Balance Sheet and Net Working Capital Adjustments
Rules of thumb typically anchor to pre‐transaction financials; buyers then adjust for net working capital (NWC) and net debt. The thumb rule sets a target NWC equal to 10–20% of annual revenues, with deviations added or subtracted from the transaction price. Net debt—debt owed minus cash held—is usually subtracted dollar‐for‐dollar. These adjustments ensure the buyer acquires sufficient operating liquidity and does not inherit excessive leverage.
Discount for Lack of Marketability (DLOM)

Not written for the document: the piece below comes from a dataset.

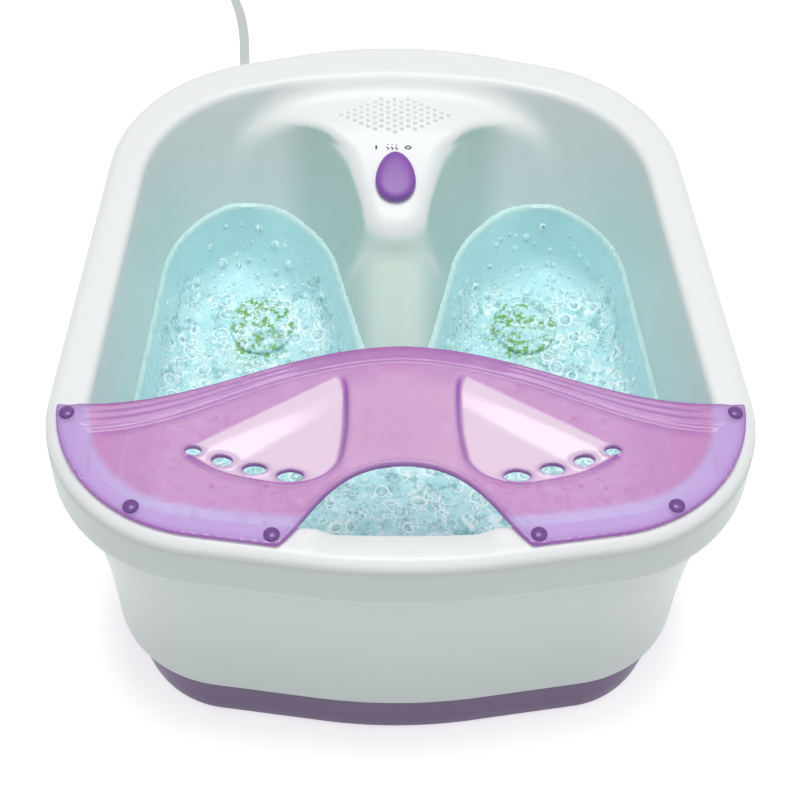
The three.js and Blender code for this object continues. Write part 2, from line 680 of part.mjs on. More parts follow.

Small, privately held service firms lack liquid markets for shares. A DLOM of 10–30% is common, applied after establishing the base enterprise value. At lower transaction sizes (below $2 million), illiquidity risk is higher, pushing discounts toward the upper end. Larger service businesses may see DLOMs fall to 10–15%. Incorporating a DLOM aligns private transaction valuations more closely with public comparables.
Intangible Assets and Proprietary Processes
Certain service businesses boast valuable intangible assets—proprietary software, branded methodologies, patents, or trademarks. When these intangibles drive differentiation, brokers may apply a supplemental “technology premium” or “IP uplift.” This can range from 0.2× to 0.5× revenue or 1× to 2× EBITDA, depending on the defensibility and revenue dependency of the intangible. Proper valuation often requires an intellectual property specialist to support the multiple.
Conclusion
Rules of thumb streamline the preliminary valuation of business service businesses but carry inherent limitations. They distill complex assessments into quick reference multiples—revenue, EBITDA, or SDE—yet overlook nuances like customer quality, contractual terms, and operational risks. Savvy brokers and buyers use these heuristics as a launchpad, then layer on detailed due diligence. Adjustments for client concentration, recurring revenue, management strength, geographic positioning, and intangible assets refine the estimate. Ultimately, combining rule-of-thumb metrics with rigorous analysis yields the most defensible valuation.